I think when gender pay first came out, a lot of people were quite confused as to the difference between gender pay and equal pay and I don't think a lot of the media reporting helped with that. I used to think, please don't do this to us anymore this is not helping our communication, because often the gender pay / equal pay would be intertwined, as a phrase. But I think once you get past that point, it is again, taking the understanding why is gender pay there? What's it there to do? What do you want to do as an organisation? And for me Arup is really about doing the right thing and it's about it's people and they're invested in their people and they're investing to change the world to be a better place.

So they want to know more about their number, what is driving that? So you have to start really getting under the surface of what are the things that you think might affect this and checking them out. Sometimes that leads you off into a million of different warrens, or you might go down a different path than you thought you would and then try to draw all that back. For me it was just having a conversation with a couple of my colleagues and asking what do we think might be affecting our number? Let's run some analysis on that, and that might spit something else out which makes you think, gosh, that's not what I was expecting.

I think the more you work with data you have a gut feel of where you think it's going to go well or for your organisation the longer you're there, the more you see similar trends and what's coming out. So you begin to take a warren and decide actually, this is what we want to go down, this is what we want to explore.

So we all know that there are potentially highlights that people want to look at around leave types, it might be a sabbatical around paid leave, or it could be maternity. I might start with something like that and then move into other things that we consider could be blockers or things that could hold people back within an organisation and that's both for men and for women. Unfortunately gender pay doesn't really allow in the same way for people who don't define as a gender because of the regulations but we still do quite a lot of reporting around not just the regulatory numbers, but actually for the organisation as opposed to just completing the tick box exercise.

I think the more you do that and the more you break things down, it takes a lot of time and it takes a lot of energy, but that's where you need the analytics to come in and ask what does that mean and where does that take me? What's really pushing my gap number? Is there a particular lever? I think the more you look at gender pay, there are probably a number of different leavers that you can have a look at but overall the biggest one is representation. The question then is how do you shift the representation and what feeds into that? We could pull a couple of different leavers each year but it's not going to shift and change in the ways that we want to shift and change as an organisation and that's why we are coming out of some of those warrens and we do that in our team certainly and really get to the absolute bowels of what it means, but where’s it going to have a real effect and what is it going to really make a change. And that shift from trying to understand what gender pay gap means into how do we use this now to be a real KPI or a tool to help us look at what do we want to do.

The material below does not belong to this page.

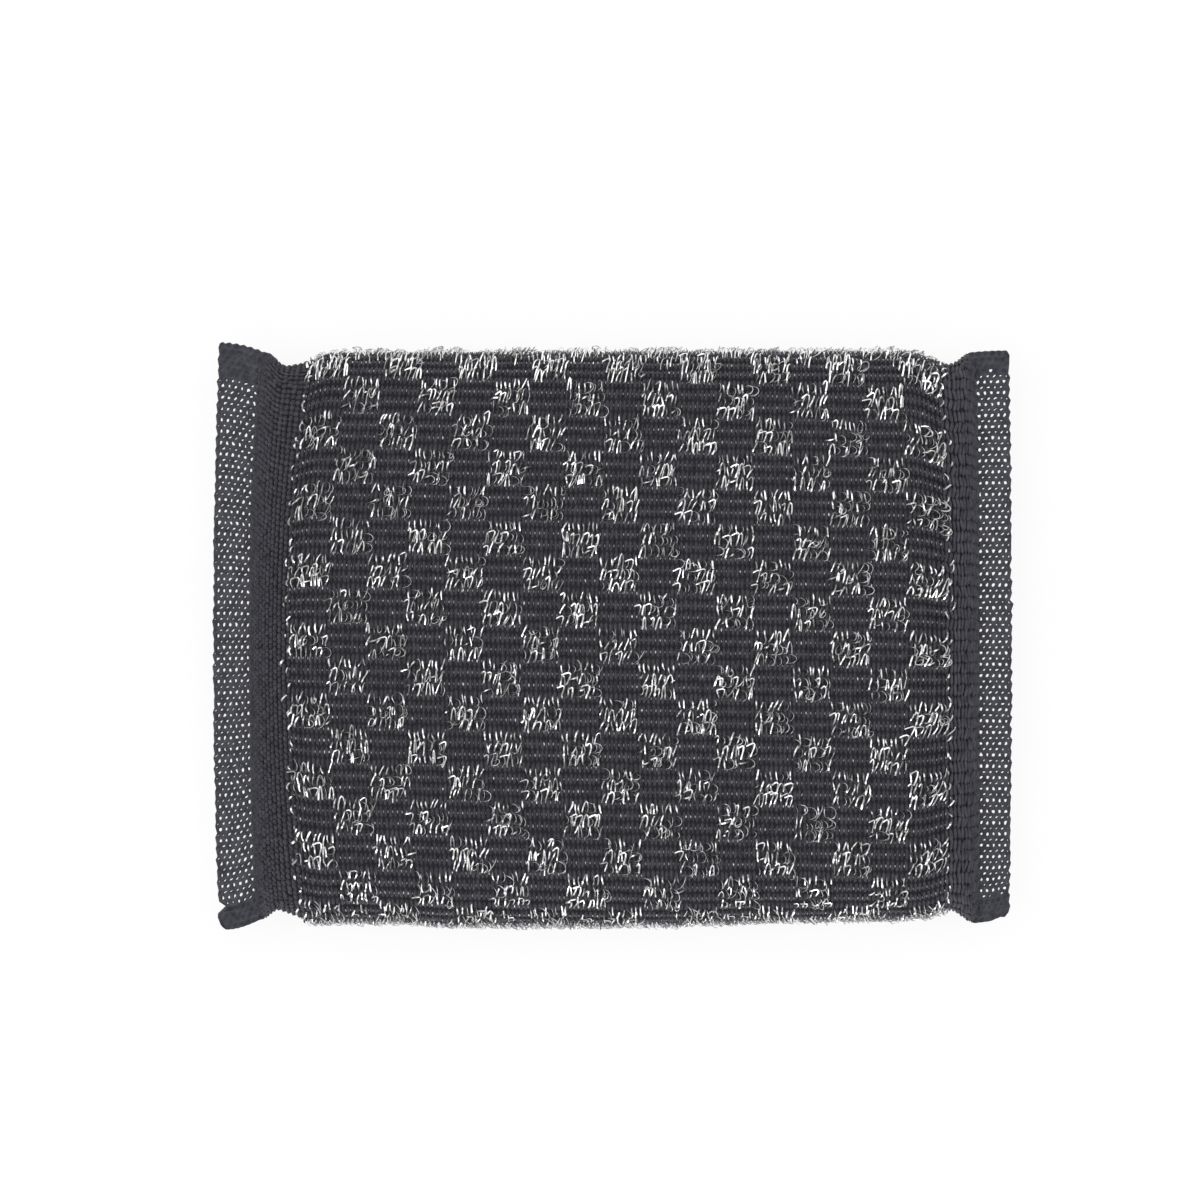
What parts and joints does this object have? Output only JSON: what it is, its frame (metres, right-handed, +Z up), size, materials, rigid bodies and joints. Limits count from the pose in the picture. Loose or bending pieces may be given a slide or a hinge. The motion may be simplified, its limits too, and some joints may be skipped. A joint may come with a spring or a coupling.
{
  "type": "steel wool pad",
  "caption": "Double-faced scouring pad: a stuffed black woven sleeve, hemmed flat at both ends, with a checker of steel wire loops all round.",
  "frame": {"origin": "centre of the pad's footprint, on the surface that it lies on", "axes": "+X along the ribs from the wide hem to the narrow hem, +Y across the pad towards one fold of the sleeve, +Z up through its thickness"},
  "size_m": [0.12, 0.088, 0.0184],
  "materials": {
    "black_weave": "matt woven polyester yarn, charcoal black",
    "steel_wire": "bright flattened steel wire in loops"
  },
  "bodies": {
    "root": {"scouring_pad": "black_weave"}
  },
  "joints": []
}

David Green: Do you have any examples of that at Arup? Have you got any of the insights that initially came out from the gender pay gap reporting that has helped drive changes in behaviour at Arup because ultimately it's about changing behaviour, isn't it?

Katy Gray: I think it's really moved from in the beginning, in the first year of reporting, it really was about understanding the numbers and understanding what gender pay means and I think now we are in our third year of reporting, actually what we're looking at is where are we moving quickest in change in representation and where do we need to move more?

I think like a lot of organisations we've made some really good changes around attract, develop and retain. So thinking about what have we got going on in certain areas for example in attract, like a lot of other organisations as well, we've really looked at the ways we're bringing people into the organisation.

We've really changed how we write an application form or job description to help avoid some of the barriers that we classically knew might be there and actually it will take time to see some of those feeding in to the gender pay because it's a backwards looking number, but it means we are shifting and we are seeing that difference because we've made a change. Now some of that was already in place before gender pay came in. There were initiatives that were being looked at to be developed because as you say, with EDI it's not just about gender, but it's a wider piece of how you are bringing people into the organisation, what that diversity looks like.

So having gone from, oh my goodness what is gender pay? What's our number? What do we look like? As most organisations did quite number of years ago, it's moved into what does gender pay mean for us? And actually we want to be about people in the wider EDI. So is gender pay becoming a part of that and not being so focused on just gender pay but the wider EDI piece and gender fits into that.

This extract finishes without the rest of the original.